Edit: it was when i typed `pkg upgrade`


----------



## SirDice (Feb 27, 2018)

Right, you now have two repositories configured. The first is the original FreeBSD repository, the second a Synth repository. But because you haven't done anything with Synth yet (besides installing it) the Synth repository is empty. Hence the errors. 

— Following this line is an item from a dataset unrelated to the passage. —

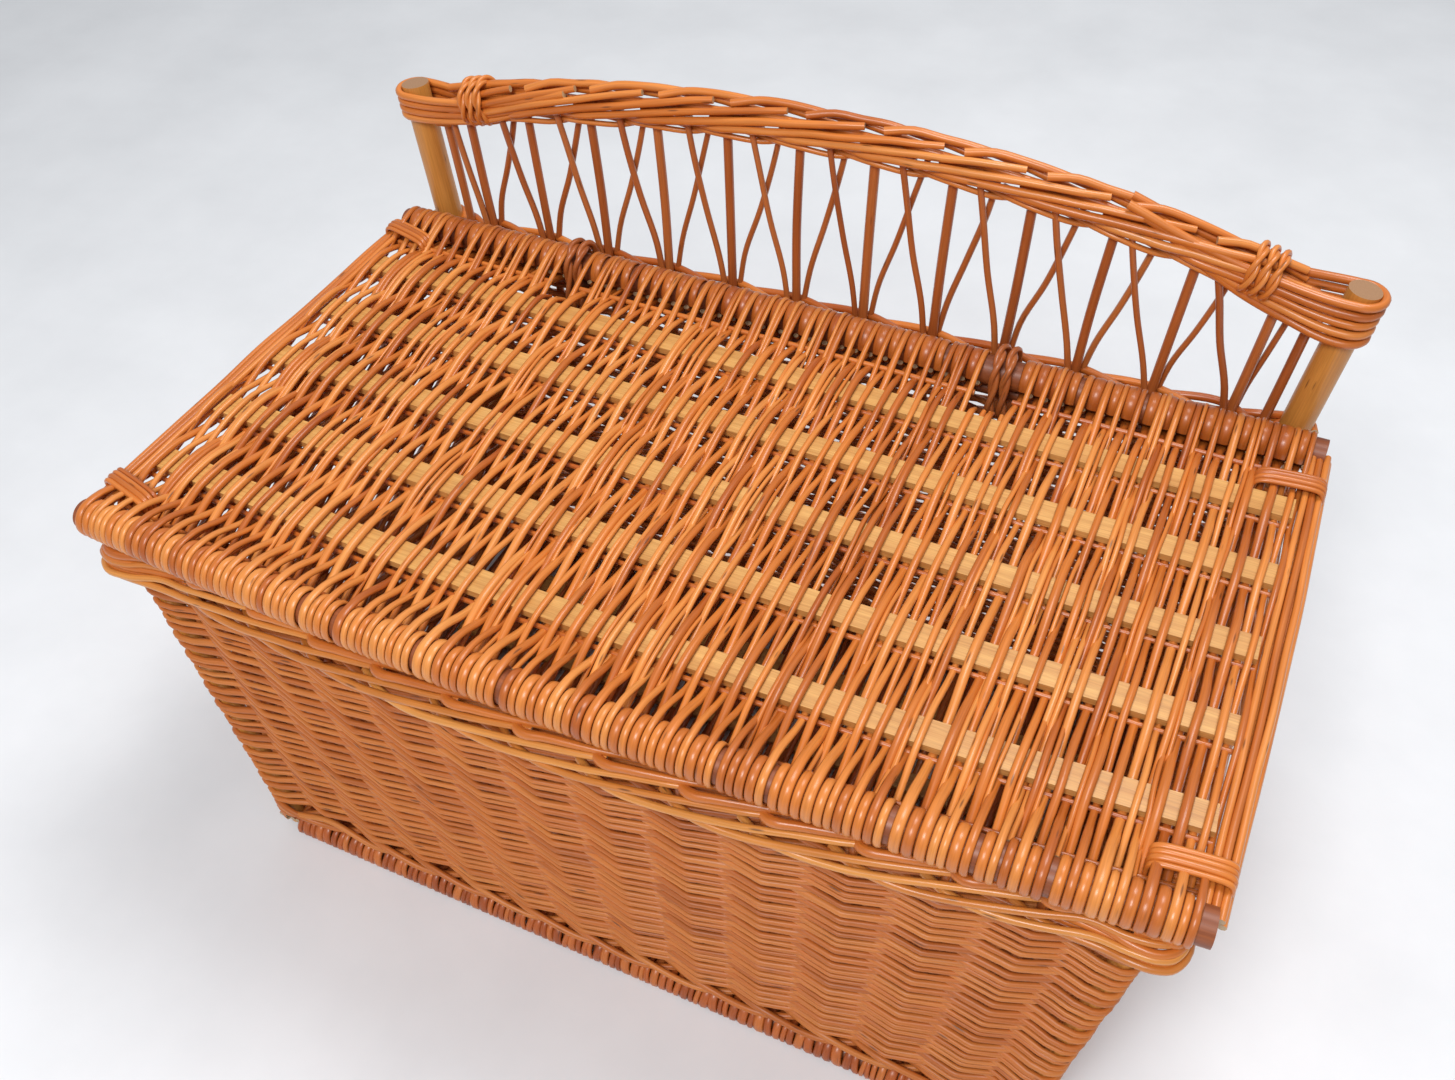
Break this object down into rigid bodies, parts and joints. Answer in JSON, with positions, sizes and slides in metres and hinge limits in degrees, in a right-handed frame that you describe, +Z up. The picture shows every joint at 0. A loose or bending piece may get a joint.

The repository reference is probably stored in /usr/local/etc/pkg/repos/. Just move it out of the way for now.


----------



## ldgc (Feb 27, 2018)

BSDAppentic3 said:


> Do you speak spanish?



No, my native language is portuguese 
If you click on my avatar, you can see that I am from Portugal. There are other members that you can also see where they are from by clicking on their avatar.
By the way your avatar shows that you are from Argentina


----------



## BSDAppentic3 (Feb 27, 2018)

pensador_13 said:


> No, my native language is portuguese
> If you click on my avatar, you can see that I am from Portugal. There are other members that you can also see where they are from by clicking on their avatar.
> By the way your avatar shows that you are from Argentina


Yes, i don't remember that i can do it


----------



## BSDAppentic3 (Feb 27, 2018)

SirDice said:


> Right, you now have two repositories configured. The first is the original FreeBSD repository, the second a Synth repository. But because you haven't done anything with Synth yet (besides installing it) the Synth repository is empty. Hence the errors.
> 
> The repository reference is probably stored in /usr/local/etc/pkg/repos/. Just move it out of the way for now.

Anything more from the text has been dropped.